▶ [TASK DETAILS]:
Repeat, exactly as written, every line from the one holding "Continue the OpenSCAD" through the one holding "at height h.". Leave out all other lines.

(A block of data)
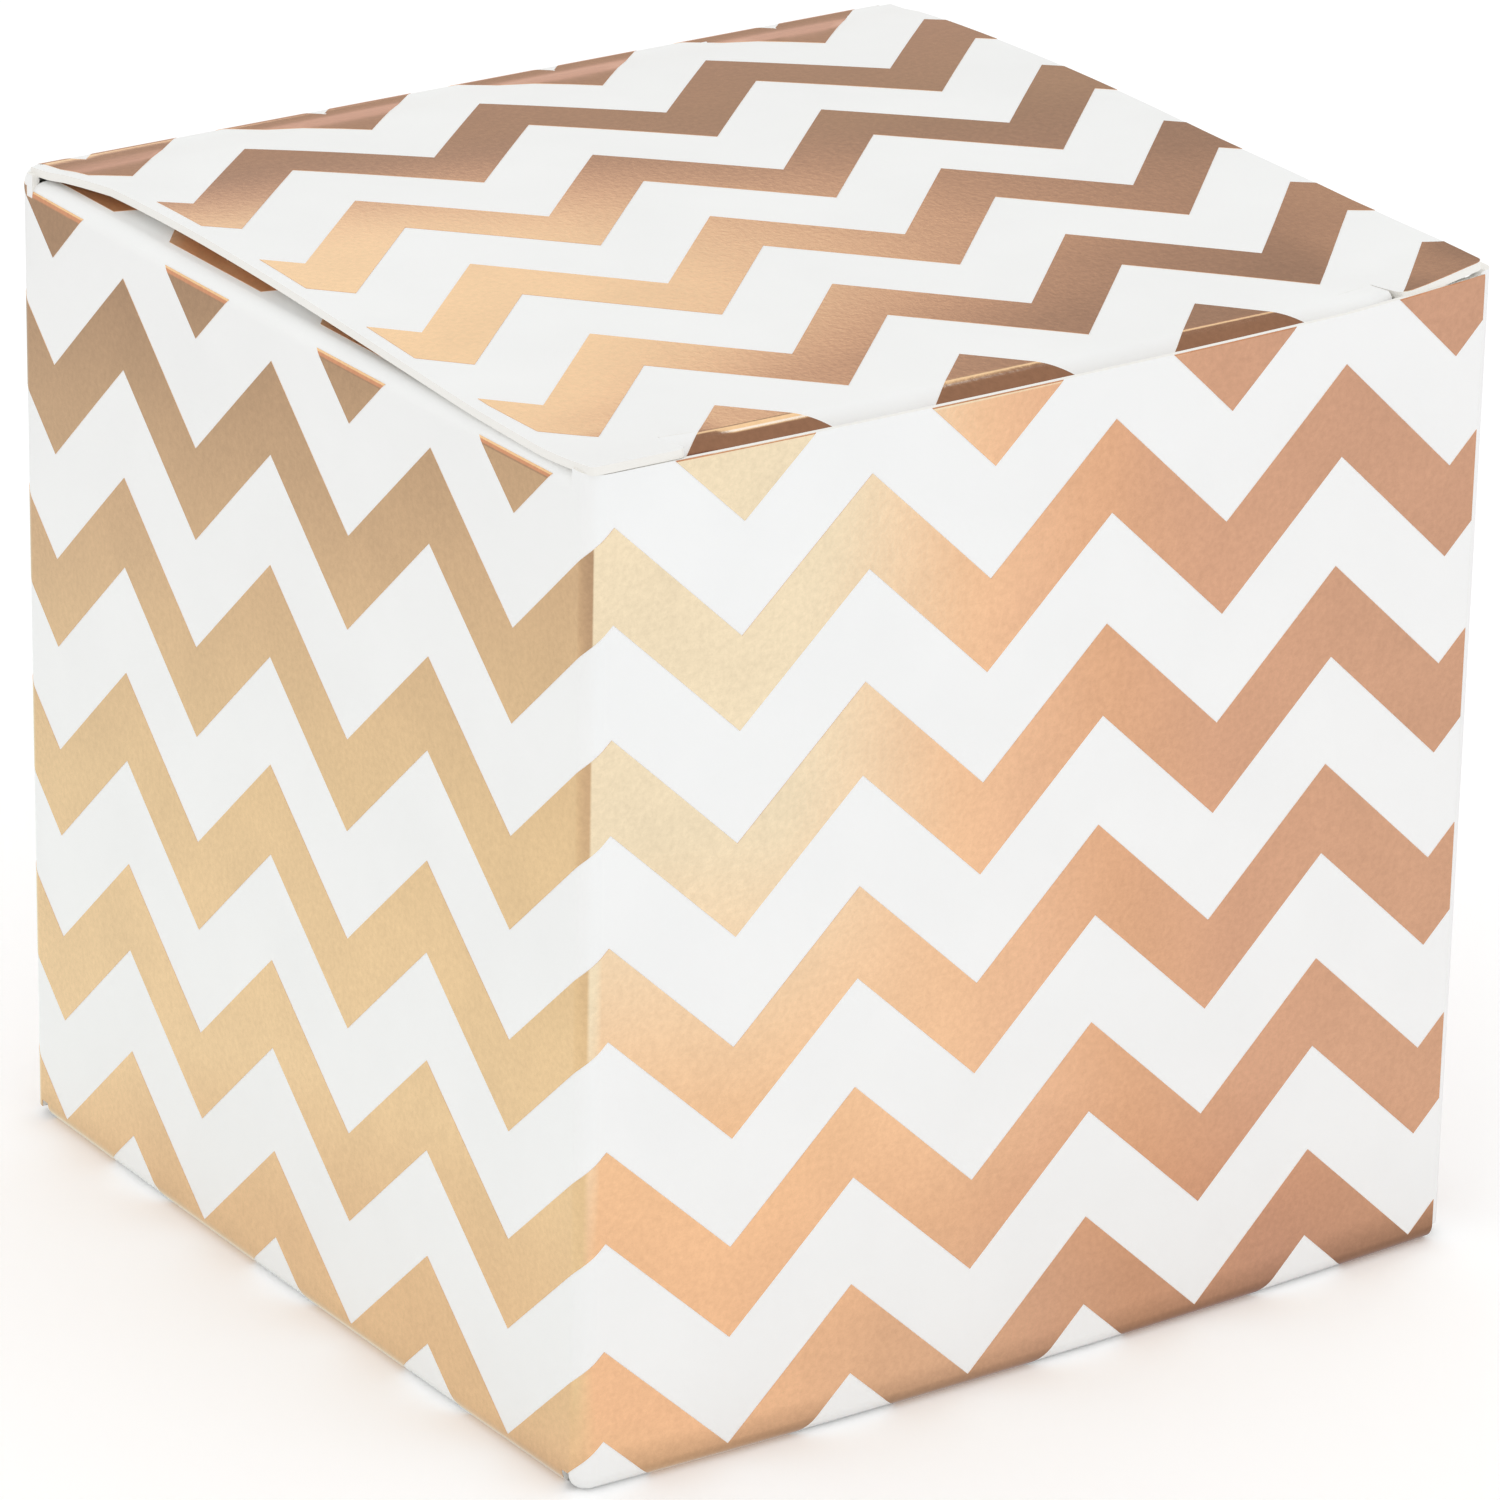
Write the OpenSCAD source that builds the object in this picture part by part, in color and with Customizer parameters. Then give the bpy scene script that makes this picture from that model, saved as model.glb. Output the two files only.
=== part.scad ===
// Small cube favor box folded from one sheet of white folding board.
// Its outside carries stamped metallic chevron stripes.
// The sleeve is four walls closed by a glued side seam. A hinged lid and a
// hinged base close it, each with a tuck flap and two dust flaps.
// Frame: +X to the right, +Y to the back, +Z up, origin under the middle.

/* [Box] */
// Width across the front, over the board
box_w = 50.8; // [30:0.1:120]
// Depth from the front wall to the back wall, over the board
box_d = 50.3; // [30:0.1:120]
// Height of the closed box up to the lid's board
box_h = 50.7; // [30:0.1:120]

/* [Board and foil] */
// Thickness of the folding board
board_t = 0.4; // [0.25:0.05:0.8]
// Thickness of the stamped foil, proud of the board
foil_t = 0.03; // [0.01:0.01:0.1]
// Outer radius of the four upright folds
fold_r = 0.9; // [0.6:0.05:2]
// Air between a turning crease and the end of the wall beside it
crease_air = 0.05; // [0.03:0.01:0.2]
// Air between the lid's shoulders and the front wall's rim
rim_air = 0.1; // [0.05:0.01:0.4]
// Air between a dust flap and the lid or base that covers it
flap_air = 0.12; // [0.05:0.01:0.5]

/* [Glued side seam] */
// Width of the glue flap behind the front wall's right edge
glue_flap_w = 10; // [6:0.5:16]
// How much each end of the glue flap tapers towards its free edge
glue_flap_taper = 3; // [1:0.5:6]
// Thickness of the dried glue
glue_t = 0.05; // [0.02:0.01:0.2]
// Bare margin of the glue flap around the glue
glue_margin = 1.2; // [0.5:0.1:3]
// How far the front wall's cut edge stops short of the right wall's face
seam_inset = 0.22; // [0:0.01:1]

/* [Lid and base] */
// Distance of a tuck crease behind the wall's outer face
tuck_crease_in = 1.25; // [1:0.05:3]
// Distance from a tuck crease to the edge of the panel it turns on
tuck_crease_gap = 0.35; // [0.3:0.01:0.8]
// Length of a tuck flap below its crease
tuck_len = 12.7; // [8:0.1:25]
// Width of the slit between a tuck flap and a lock shoulder
slit_w = 0.25; // [0.1:0.05:1]
// How much a tuck flap narrows at each side over its length
tuck_taper = 0.6; // [0:0.1:4]
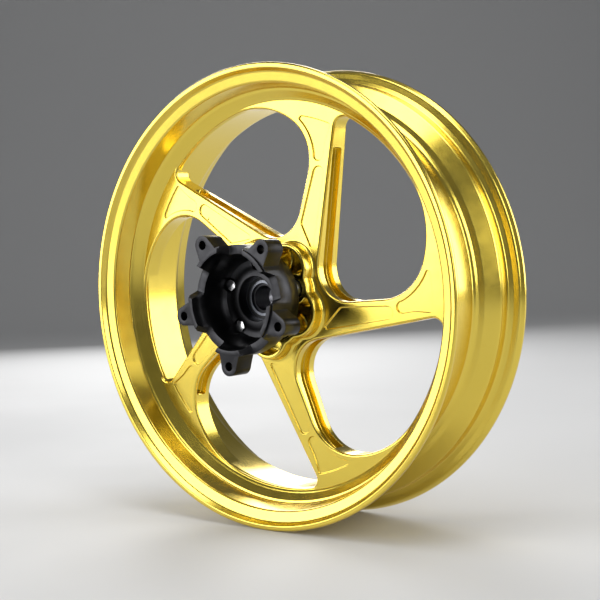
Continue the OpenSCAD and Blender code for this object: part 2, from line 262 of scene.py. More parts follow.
def carried(shell, path, out, corners, radii, steps=4):
    """A profile of (n, h) corners carried round a closed path: path + n out, at height h.

    n is measured along the path's outward normal, and the corners may differ at each station.
    Returns the loops that the profile's first and last points run along.
    """
    profile, tangents = rounded(corners, radii, steps)
    if profile.ndim == 2:
        profile, tangents = profile[None], tangents[None]
    flat = path[:, None, :] + profile[..., :1] * out[:, None, :]
    points = np.concatenate([flat, np.broadcast_to(profile[..., 1:], flat.shape[:2] + (1,))], -1)
    down = np.concatenate(
        [
            tangents[..., :1] * out[:, None, :],
            np.broadcast_to(tangents[..., 1:], flat.shape[:2] + (1,)),
        ],
        -1,
    )
    along = np.roll(points, -1, 0) - np.roll(points, 1, 0)
    shell.grid(points, crossed(along, down))
    return points[:, 0, :2], points[:, -1, :2]


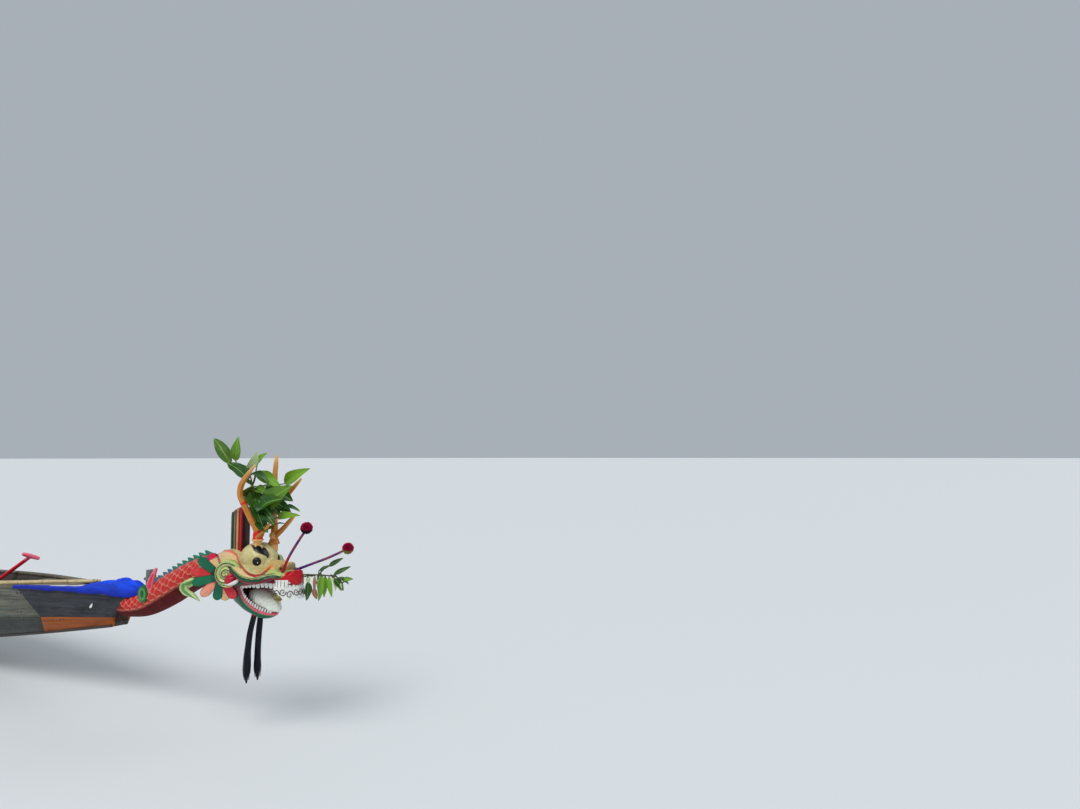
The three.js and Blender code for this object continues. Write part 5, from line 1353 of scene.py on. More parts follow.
def toothRow(title, rows, count, size, downward, nodes=()):
    places, outs, runs = [], [], []
    for way in (-1, 1):
        line = smoothRows([(x, way * y, z) for x, y, z in rows], 200)
        line = headRows(line) if downward else jawPoint(line[:, 0], line[:, 1], line[:, 2])
        tangents = np.gradient(line, axis=0)
        for share in (np.arange(count) + 0.5) / count:
            index = int(share * 199)
            places.append(line[index])
            up = (0.02, -way * 0.06, -1) if downward else jawPoint(np.array(0.0), np.array(0.0),
                np.array(1000.0)) - jawPoint(np.array(0.0), np.array(0.0), np.array(0.0))
            outs.append(up)
            runs.append(tangents[index])
    laidTeeth = layOut(title, toothUnit(), toothPaint, places, outs, runs, size, seed=7, unevenness=0.07)
    return makePiece(title, laidTeeth, [toothPaint], nodes, sharp=45)


toothRow("upperTeeth", teeth["upper"], teeth["upperCount"], teeth["upperSize"], True)
toothRow("lowerTeeth", teeth["lower"], teeth["lowerCount"], teeth["lowerSize"], False, ["lower_teeth"])

# the crimson gum over the upper teeth, and fangs curling up at the corners of the mouth
gumPaint = paintMaterial("gumPaint", 0.25, 0.5, wear=0.3)
shape = Shape()
for way in (-1, 1):
    shape.add(*tube(headRows([(x, y, z + 6, 13) for x, y, z in teeth["upper"]], way), 14, 60)[:2], paint=head["gum"])
makePiece("upperGum", shape, [gumPaint], sharp=60)
shape = Shape()
for way in (-1, 1):
    shape.add(*tube(headRows([(1399, 222, 997, 4), (1429, 218, 1002, 9), (1456, 206, 1011, 12), (1469, 192, 1024, 10),
        (1470, 182, 1038, 3)], way), 16, 40)[:2], paint=teeth["white"])
makePiece("cornerFangs", shape, [toothPaint], sharp=60)

# white cloud curls hang round the tip of the snout
curls = {"side": 86, "from": 1690, "top": 1034, "low": 908, "line": tint(84, 82, 70),
    # across, height, size and turn of each scroll; the strokes above them are spaced evenly
    "scrolls": [(0.09, 948, 27, 1), (0.21, 962, 25, -1), (0.33, 944, 25, 1), (0.45, 958, 24, -1)], "strokes": 15}
shape = Shape()
sweep = np.radians(np.linspace(-90, 90, 25))
outlineRun = np.concatenate([[(curls["from"], -curls["side"])], [(1704, -curls["side"])],
    np.column_stack([1712 + 78 * np.cos(sweep), curls["side"] * np.sin(sweep)]), [(1704, curls["side"])],
    [(curls["from"], curls["side"])]])
outlineRun = smoothRows(np.column_stack([outlineRun, np.zeros(len(outlineRun))]), 90)[:, :2]
tangents = np.gradient(outlineRun, axis=0)
tangents /= np.linalg.norm(tangents, axis=1)[:, None]
squareOff = np.column_stack([tangents[:, 1], -tangents[:, 0]])
rings, colours = [], []
for index, ((px, py), (nx, ny)) in enumerate(zip(outlineRun, squareOff)):
    u = index / 89
    low = curls["low"] + 10 * abs(math.sin(9 * math.pi * u)) + 62 * (1 - min(1, min(u, 1 - u) * 4.2))
    heights = np.linspace(curls["top"], low, 18)
    flare = 10 * ((curls["top"] - heights) / 120) ** 2
    outside = np.column_stack([px + nx * (10 + flare), py + ny * (10 + flare), heights])
    insideFace = np.column_stack([px - nx * (8 - flare), py - ny * (8 - flare), heights])[::-1]
    rings.append(np.concatenate([outside, insideFace]))
shape.add(headRows(np.concatenate(rings)), skinFaces(90, 36), paint=teeth["white"])
for way in (-1, 1):
    for cx, cz, size, spin in curls["scrolls"]:
        turns = np.linspace(0, 2.7 * math.pi, 30)
        places = []
        for angle in turns:
            radius = size * (1 - angle / turns[-1] * 0.82)
            u = cx + radius * math.cos(spin * angle) / 420
            u = u if way < 0 else 1 - u
            spot, off = (np.array([np.interp(u * 89, np.arange(90), rows[:, axis]) for axis in (0, 1)])
                for rows in (outlineRun, squareOff))
            height = cz + radius * math.sin(spin * angle)
            out = 11.5 + 10 * ((curls["top"] - height) / 120) ** 2
            places.append((spot[0] + off[0] * out, spot[1] + off[1] * out, height, 3.0 - 1.4 * angle / turns[-1]))
        shape.add(*tube(headRows(places), 8, 50)[:2], paint=curls["line"])
for u in np.linspace(0.04, 0.96, curls["strokes"]):
    spot, off = (np.array([np.interp(u * 89, np.arange(90), rows[:, axis]) for axis in (0, 1)])
        for rows in (outlineRun, squareOff))
    heights = np.linspace(curls["top"] - 8, 992, 6)
    places = [(*(spot + off * (10.5 + 10 * ((curls["top"] - height) / 120) ** 2)), height, 1.8) for height in heights]
    shape.add(*tube(headRows(places), 6, 10)[:2], paint=curls["line"])
makePiece("lipCurls", shape, [toothPaint], ["upper_teeth"], sharp=50)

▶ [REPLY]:
Continue the OpenSCAD and Blender code for this object: part 2, from line 262 of scene.py. More parts follow.
def carried(shell, path, out, corners, radii, steps=4):
    """A profile of (n, h) corners carried round a closed path: path + n out, at height h.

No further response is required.